- Bitlis uprising: Bitlis Bitlis uprising (1914) (Turkey)
| Date | Early March – 4 April 1914 |
| Location | Bitlis, Ottoman Empire |
| Result | Ottoman victory Uprising suppressed; |

Belligerents
- Kurdish rebels Supported by: Russian Empire: Ottoman Empire

Commanders and leaders
- Mullah Selim Sayyid Ali Sheikh Şahabeddin Abd al-Salam Barzani Simko Shikak: Unknown

Strength
- Up to 8,000: Garrison at Bitlis: Unknown, but less than the Kurds Reinforcements: Unknown

= Bitlis uprising (1914) =

Kurdish revolt against the Ottoman Empire

The Bitlis uprising (Note: Bitlis Ayaklanması
Şoreşa Bitlisê) was a Kurdish uprising in the Ottoman Empire in early 1914. It was supported by the Russian Empire. It was fought concurrently with an unrelated Kurdish uprising in Barzan in the Mosul Vilayet, which was also supported by Russia.

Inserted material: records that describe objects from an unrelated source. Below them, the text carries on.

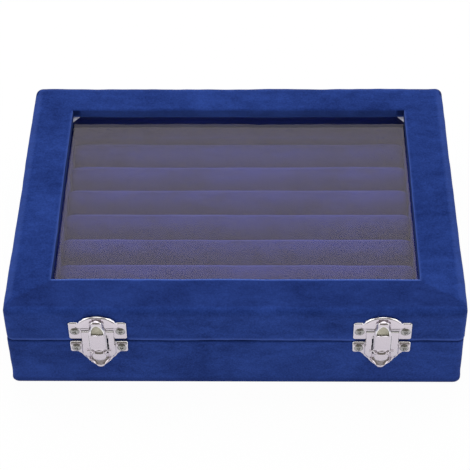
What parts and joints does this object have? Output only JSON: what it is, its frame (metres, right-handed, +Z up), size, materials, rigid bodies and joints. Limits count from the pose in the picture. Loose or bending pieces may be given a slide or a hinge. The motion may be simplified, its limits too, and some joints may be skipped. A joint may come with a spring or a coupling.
{
  "type": "ring display box",
  "caption": "Velvet covered ring display box with a glazed hinged lid, padded ring rolls inside and press latches of plated sheet metal on the front",
  "frame": {"origin": "centre of the underside, in line with the velvet faces", "axes": "X is the width, Y runs from the latches at the front to the hinges at the back, Z is up"},
  "size_m": [0.2, 0.1574, 0.046],
  "materials": {
    "outer_velvet": "short pile velvet",
    "inner_velvet": "short pile velvet",
    "felt": "felt",
    "foam": "soft foam",
    "pale_board": "smooth board",
    "fibreboard": "raw fibreboard",
    "pane": "clear float glass",
    "latch_plating": "bright nickel plating",
    "plain_steel": "plated steel"
  },
  "bodies": {
    "base": {"base_floor_panel": "fibreboard", "base_front_wall": "fibreboard", "base_back_wall": "fibreboard", "base_left_wall": "fibreboard", "base_right_wall": "fibreboard", "base_velvet_wrap": "outer_velvet", "underside_felt": "felt", "insert_board": "pale_board", "border_front_block": "foam", "border_back_block": "foam", "border_left_block": "foam", "border_right_block": "foam", "border_velvet": "inner_velvet", "roll_foam_1": "foam", "roll_foam_2": "foam", "roll_foam_3": "foam", "roll_foam_4": "foam", "roll_foam_5": "foam", "roll_foam_6": "foam", "roll_foam_7": "foam", "roll_velvet_1": "inner_velvet", "roll_velvet_2": "inner_velvet", "roll_velvet_3": "inner_velvet", "roll_velvet_4": "inner_velvet", "roll_velvet_5": "inner_velvet", "roll_velvet_6": "inner_velvet", "roll_velvet_7": "inner_velvet", "catch_plate_left": "latch_plating", "catch_plate_right": "latch_plating", "catch_spring_left": "plain_steel", "catch_spring_right": "plain_steel", "lever_pin_left": "plain_steel", "lever_pin_right": "plain_steel", "catch_screws": "plain_steel", "hinge_base_leaf_left": "plain_steel", "hinge_base_leaf_right": "plain_steel", "hinge_pin_left": "plain_steel", "hinge_pin_right": "plain_steel", "hinge_base_screws": "plain_steel"},
    "lid": {"lid_window_board": "pale_board", "lid_front_wall": "fibreboard", "lid_back_wall": "fibreboard", "lid_left_wall": "fibreboard", "lid_right_wall": "fibreboard", "lid_velvet_wrap": "outer_velvet", "lid_lining": "inner_velvet", "glass_pane": "pane", "glass_retainer": "inner_velvet", "lid_plate_left": "latch_plating", "lid_plate_right": "latch_plating", "lid_plate_screws": "plain_steel", "hinge_lid_leaf_left": "plain_steel", "hinge_lid_leaf_right": "plain_steel", "hinge_lid_screws": "plain_steel"},
    "lever_left": {"latch_lever_left": "latch_plating"},
    "lever_right": {"latch_lever_right": "latch_plating"}
  },
  "joints": [
    {"name": "lid_hinge", "type": "hinge", "parent": "base", "child": "lid", "pos_m": [0, 0.07685, 0.02715], "axis": [-1, 0, 0], "range_deg": [0, 170]},
    {"name": "lever_left_press", "type": "hinge", "parent": "base", "child": "lever_left", "pos_m": [-0.0594, -0.07685, 0.0233], "axis": [1, 0, 0], "range_deg": [0, 14], "stiffness_Nm_per_rad": 0.02},
    {"name": "lever_right_press", "type": "hinge", "parent": "base", "child": "lever_right", "pos_m": [0.0638, -0.07685, 0.0233], "axis": [1, 0, 0], "range_deg": [0, 14], "stiffness_Nm_per_rad": 0.02}
  ]
}
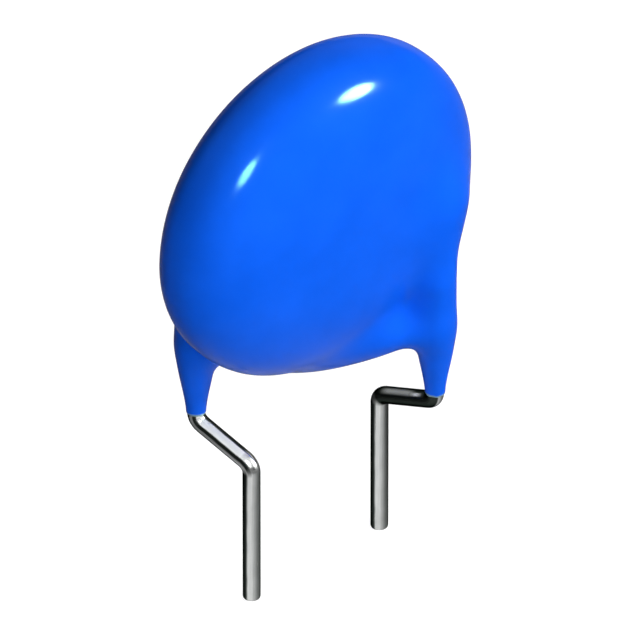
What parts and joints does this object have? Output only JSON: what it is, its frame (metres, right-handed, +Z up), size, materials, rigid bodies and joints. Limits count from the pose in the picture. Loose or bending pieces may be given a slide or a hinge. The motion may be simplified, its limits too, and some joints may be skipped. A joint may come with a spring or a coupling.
{
  "type": "ceramic disc capacitor",
  "caption": "Dipped ceramic disc capacitor, blue epoxy coat, kinked wire leads for a circuit board.",
  "frame": {"origin": "board plane, halfway between the two straight leads", "axes": "+Z up out of the board, +X along the disc towards the front lead's side, +Y towards the rear lead's face"},
  "size_m": [0.0166, 0.008, 0.0283],
  "materials": {
    "blue_epoxy": "glossy dipped epoxy with a soft orange peel",
    "ceramic": "fired, matt",
    "silver_film": "fired silver, matt",
    "solder": "solder, satin",
    "tinned_wire": "bright tin with fine drawing lines"
  },
  "bodies": {
    "root": {"coating": "blue_epoxy", "ceramic_disc": "ceramic", "front_electrode": "silver_film", "rear_electrode": "silver_film", "front_solder": "solder", "rear_solder": "solder", "front_lead": "tinned_wire", "rear_lead": "tinned_wire"}
  },
  "joints": []
}
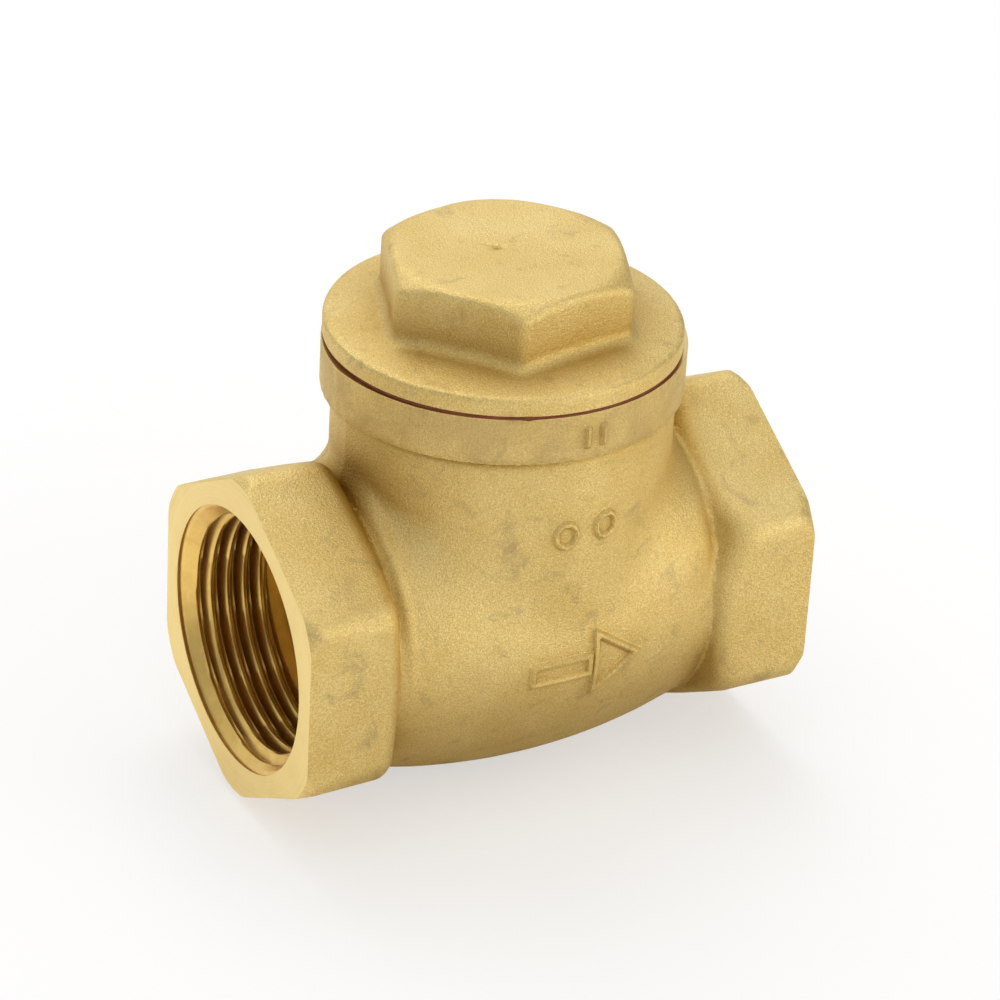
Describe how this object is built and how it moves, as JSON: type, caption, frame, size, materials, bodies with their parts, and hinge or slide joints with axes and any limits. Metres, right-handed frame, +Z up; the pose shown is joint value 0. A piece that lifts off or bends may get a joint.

Later Kurdish nationalist historiography portrayed the uprising as part of a Kurdish nationalist struggle, but its actual causes laid in opposition to conscription and taxation. The uprising began in early March, with a skirmish between Kurdish fighters and Ottoman gendarmes, where the latter was forced to retreat. The Kurds subsequently laid siege to the city of Bitlis, and captured the city on 2 April. Ottoman forces were then dispatched from Muş and Van and suppressed the uprising. After the defeat of the uprising on 4 April, one of the rebel leaders, Mulla Selim, successfully sought asylum in Russia.